Now, are you asking what is the mean and standard deviation of A when you don’t have the data but have only knowledge of the means and standard deviations of X, Y, and Z?...Is this scenario I describe correct?

shoes
02-09-2009, 12:28 AM
Yes, you have it right. I'd also say I wouldn't want to weight X, Y, and Z by the # of measurements of each, as you have effectively done in "A", but since each has the same # of measurements, this is moot.

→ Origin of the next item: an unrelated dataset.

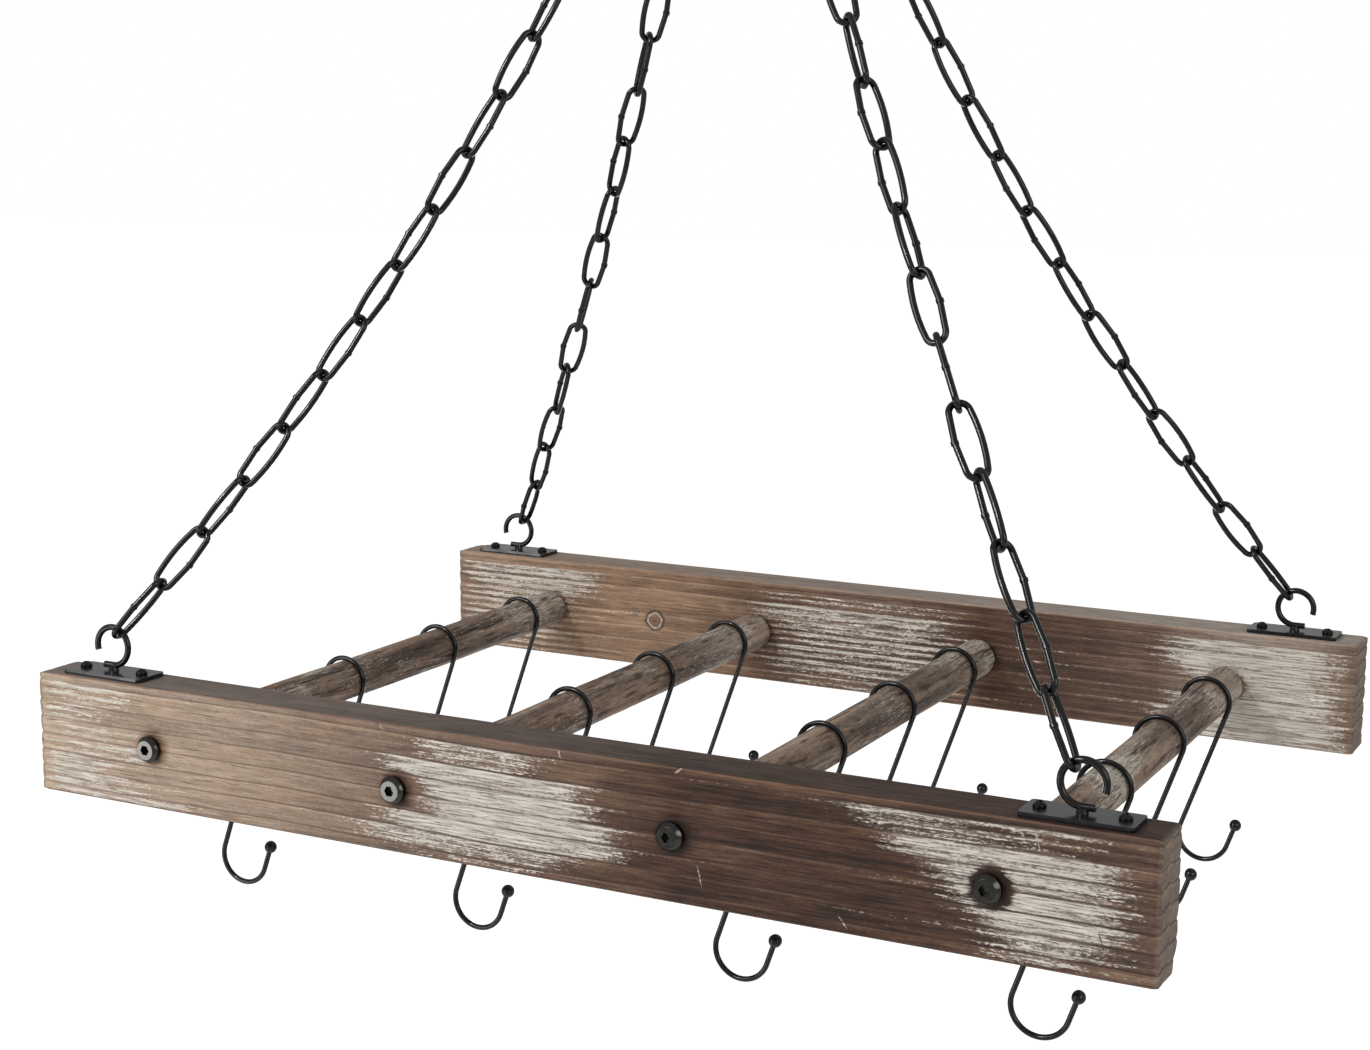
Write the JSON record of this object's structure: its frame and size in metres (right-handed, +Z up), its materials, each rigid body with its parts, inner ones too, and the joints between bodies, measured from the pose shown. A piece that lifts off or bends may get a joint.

Put another way, consider I have 3 people, with 3 measurements of each one's height, and I'm given the mean value and standard deviation for each person. How does one calculate the standard deviation for the 3 people?
Thank you!

Dragan
02-09-2009, 09:35 AM
Yes, you have it right.
Thank you!

Okay, here is the formulae you need. This will give you the (exact) mean and variance as if you actually had the data. What you need to do is merge the data sets one by one using the results on the subsequent data set.

mean=[n1 /(n1+n2)]*Xbar1 + [n2 /(n1+n2)]*Xbar2

variance=[ n1^2*Var1 + n2^2*Var2 – n1*Var1 – n1*Var2 – n2*Var1 -
n2*Var2 + n1*n2*Var1 + n1*n2*Var2 +n1*n2*(Xbar1 – Xbar2)^2 ] / [ (n1+n2-1)*(n1+n2) ]

I’ll show an example for the means so you can get the idea on how to do this. This idea is the same for the variance (standard deviation).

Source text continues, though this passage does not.